Given data:
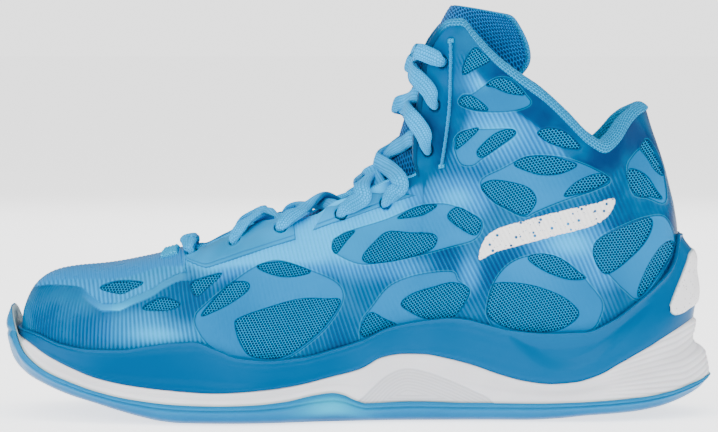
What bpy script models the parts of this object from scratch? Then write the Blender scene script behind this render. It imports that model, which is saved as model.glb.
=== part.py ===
"""Left basketball high top, about EU 42.5, built from its separate pieces.

Toe points to -X, heel to +X, the outer (lateral) side faces -Y, +Z is up.
The shoe stands on z = 0 with its bounding box centred over the origin.
All driving dimensions are in millimetres and are turned into metres in make().
"""
import math

import bmesh
import bpy
import numpy as np
from mathutils import Matrix, Vector

MM = 0.001
HALF = 152.0          # half of the overall length
COLUMNS = 40          # stations along one side, toe tip to heel back
ARC = 355.0           # nominal arc length of one side, used to place features
GAP = 0.3             # clearance between stacked layers
OUTSOLE_T = 4.2
BOARD_T = 1.2
SOCK_T = 5.0
FILM = (0.0, 0.7)     # depth below the outer surface, start and end
MESH = (1.0, 1.9)
PAD_START = 2.2
LINING_T = 0.8
STAY = (-1.3, -0.3)
BAND = 5.5            # light collar band, measured down from the top edge
STAY_W = 17.0         # width of the eyestay overlay
EYELET_R = 3.1
LACE_W = 6.4
LACE_T = 2.3
TONGUE_PIVOT = (-75.8, 0.0, 62.2)     # sewn base of the tongue, axis along Y
SOCK_PIVOT = (-139.2, 0.0, 30.0)     # toe end of the sockliner, axis along Y

HALF_WIDTH = [(-152, 57), (-130, 57.8), (-110, 58.4), (-85, 57.6), (-60, 55.1),
              (-40, 51.1), (-10, 42.1), (20, 38.0), (50, 39.3), (80, 44.6),
              (110, 50.6), (130, 49.9), (152, 45)]
CENTRE = [(-152, 7), (-130, 4.5), (-110, 3), (-85, 1.5), (-60, -1), (-40, -2.2),
          (-10, -2), (20, -1.2), (50, -0.3), (80, 0.8), (110, 2), (130, 2.5), (152, 2.5)]
BOTTOM = [(-152, 25), (-146, 19.5), (-134, 14.3), (-121, 10), (-111, 7.5), (-100, 4.5),
          (-92, 2.5), (-82, 0.6), (-74, 0), (70, 0), (84, 0.6), (96, 1.8), (116, 3),
          (127, 4.5), (137, 7.2), (146, 10.8), (152, 15.5)]
OUTSOLE_TOP = [(-152, 48), (-149.5, 46), (-147.5, 40), (-145.5, 34), (-143, 28.6),
               (-139.3, 24.8), (-132, 20.2), (-121, 16.2), (-110, 12.9), (-94.6, 9.9),
               (-75, 8.1), (-60, 7.8), (-45.6, 8.1), (-30.5, 9.4), (-17.6, 11.9),
               (-10.8, 12.6), (-6, 11.6), (-1.7, 9.5), (3.4, 7.8), (23, 8.3), (44, 7.7),
               (75, 7.5), (91, 7.9), (106, 8.7), (122, 9.8), (132, 11.4), (143, 14.4),
               (151, 16.9)]
RAND_LINE = [(-147, 35), (-140.6, 31.8), (-132, 26.9), (-121, 22.1), (-110, 18.3),
             (-97, 15.8), (-81, 14.1), (-60, 13.0), (-40, 14.1), (-26, 15.8),
             (-10.8, 19.2), (1, 22.2), (10.8, 27.1), (19.4, 28.3), (27.5, 28.1),
             (37, 26.4), (48, 23.5), (60, 19.3), (71, 16.5), (81, 15.4), (91, 16.1),
             (101, 18.9), (111, 24.1), (122, 29.7), (132, 35.2), (141.5, 40.3), (144, 41.5)]
RAND_TOP = [(-146, 37), (-137.6, 35.6), (-125.6, 31.6), (-112.7, 30), (-99, 30.3),
            (-88, 32.1), (-76, 33.7), (-68, 34.1), (-59, 31), (-50, 27.6), (-37, 26.4),
            (-23, 27.5), (-11, 30.4), (1, 34.1), (13, 39.5), (26.5, 42), (39, 43.2),
            (46, 42.5), (54, 40.4), (65, 37.8), (80, 36.7), (96, 37.2), (106, 41.1),
            (116.5, 47.9), (127, 56.6), (134, 66), (137.5, 77)]
FOOTBED = [(-145, 31.5), (-130, 28), (-100, 23), (-60, 19), (-30, 18.8), (0, 21.5),
           (40, 26), (80, 29.5), (110, 31), (145, 32)]
RIM_IN = [(0, 7.4), (40, 7.0), (118, 6.5), (200, 6.5), (280, 8), (320, 12), (355, 15)]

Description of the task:
Make an exact copy of all the data.

Complete answer:
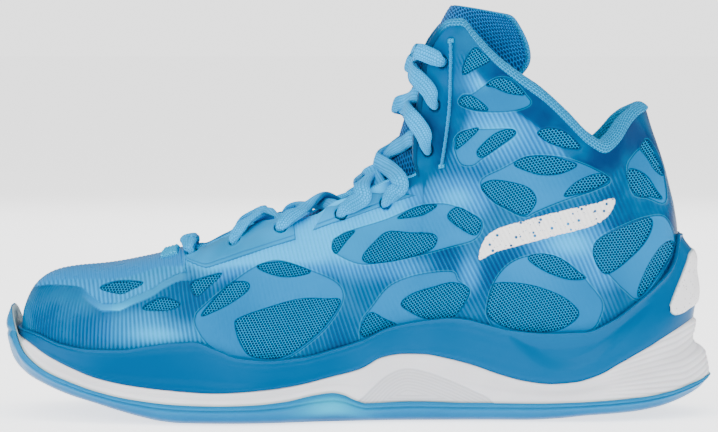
What bpy script models the parts of this object from scratch? Then write the Blender scene script behind this render. It imports that model, which is saved as model.glb.
=== part.py ===
"""Left basketball high top, about EU 42.5, built from its separate pieces.

Toe points to -X, heel to +X, the outer (lateral) side faces -Y, +Z is up.
The shoe stands on z = 0 with its bounding box centred over the origin.
All driving dimensions are in millimetres and are turned into metres in make().
"""
import math

import bmesh
import bpy
import numpy as np
from mathutils import Matrix, Vector

MM = 0.001
HALF = 152.0          # half of the overall length
COLUMNS = 40          # stations along one side, toe tip to heel back
ARC = 355.0           # nominal arc length of one side, used to place features
GAP = 0.3             # clearance between stacked layers
OUTSOLE_T = 4.2
BOARD_T = 1.2
SOCK_T = 5.0
FILM = (0.0, 0.7)     # depth below the outer surface, start and end
MESH = (1.0, 1.9)
PAD_START = 2.2
LINING_T = 0.8
STAY = (-1.3, -0.3)
BAND = 5.5            # light collar band, measured down from the top edge
STAY_W = 17.0         # width of the eyestay overlay
EYELET_R = 3.1
LACE_W = 6.4
LACE_T = 2.3
TONGUE_PIVOT = (-75.8, 0.0, 62.2)     # sewn base of the tongue, axis along Y
SOCK_PIVOT = (-139.2, 0.0, 30.0)     # toe end of the sockliner, axis along Y

HALF_WIDTH = [(-152, 57), (-130, 57.8), (-110, 58.4), (-85, 57.6), (-60, 55.1),
              (-40, 51.1), (-10, 42.1), (20, 38.0), (50, 39.3), (80, 44.6),
              (110, 50.6), (130, 49.9), (152, 45)]
CENTRE = [(-152, 7), (-130, 4.5), (-110, 3), (-85, 1.5), (-60, -1), (-40, -2.2),
          (-10, -2), (20, -1.2), (50, -0.3), (80, 0.8), (110, 2), (130, 2.5), (152, 2.5)]
BOTTOM = [(-152, 25), (-146, 19.5), (-134, 14.3), (-121, 10), (-111, 7.5), (-100, 4.5),
          (-92, 2.5), (-82, 0.6), (-74, 0), (70, 0), (84, 0.6), (96, 1.8), (116, 3),
          (127, 4.5), (137, 7.2), (146, 10.8), (152, 15.5)]
OUTSOLE_TOP = [(-152, 48), (-149.5, 46), (-147.5, 40), (-145.5, 34), (-143, 28.6),
               (-139.3, 24.8), (-132, 20.2), (-121, 16.2), (-110, 12.9), (-94.6, 9.9),
               (-75, 8.1), (-60, 7.8), (-45.6, 8.1), (-30.5, 9.4), (-17.6, 11.9),
               (-10.8, 12.6), (-6, 11.6), (-1.7, 9.5), (3.4, 7.8), (23, 8.3), (44, 7.7),
               (75, 7.5), (91, 7.9), (106, 8.7), (122, 9.8), (132, 11.4), (143, 14.4),
               (151, 16.9)]
RAND_LINE = [(-147, 35), (-140.6, 31.8), (-132, 26.9), (-121, 22.1), (-110, 18.3),
             (-97, 15.8), (-81, 14.1), (-60, 13.0), (-40, 14.1), (-26, 15.8),
             (-10.8, 19.2), (1, 22.2), (10.8, 27.1), (19.4, 28.3), (27.5, 28.1),
             (37, 26.4), (48, 23.5), (60, 19.3), (71, 16.5), (81, 15.4), (91, 16.1),
             (101, 18.9), (111, 24.1), (122, 29.7), (132, 35.2), (141.5, 40.3), (144, 41.5)]
RAND_TOP = [(-146, 37), (-137.6, 35.6), (-125.6, 31.6), (-112.7, 30), (-99, 30.3),
            (-88, 32.1), (-76, 33.7), (-68, 34.1), (-59, 31), (-50, 27.6), (-37, 26.4),
            (-23, 27.5), (-11, 30.4), (1, 34.1), (13, 39.5), (26.5, 42), (39, 43.2),
            (46, 42.5), (54, 40.4), (65, 37.8), (80, 36.7), (96, 37.2), (106, 41.1),
            (116.5, 47.9), (127, 56.6), (134, 66), (137.5, 77)]
FOOTBED = [(-145, 31.5), (-130, 28), (-100, 23), (-60, 19), (-30, 18.8), (0, 21.5),
           (40, 26), (80, 29.5), (110, 31), (145, 32)]
RIM_IN = [(0, 7.4), (40, 7.0), (118, 6.5), (200, 6.5), (280, 8), (320, 12), (355, 15)]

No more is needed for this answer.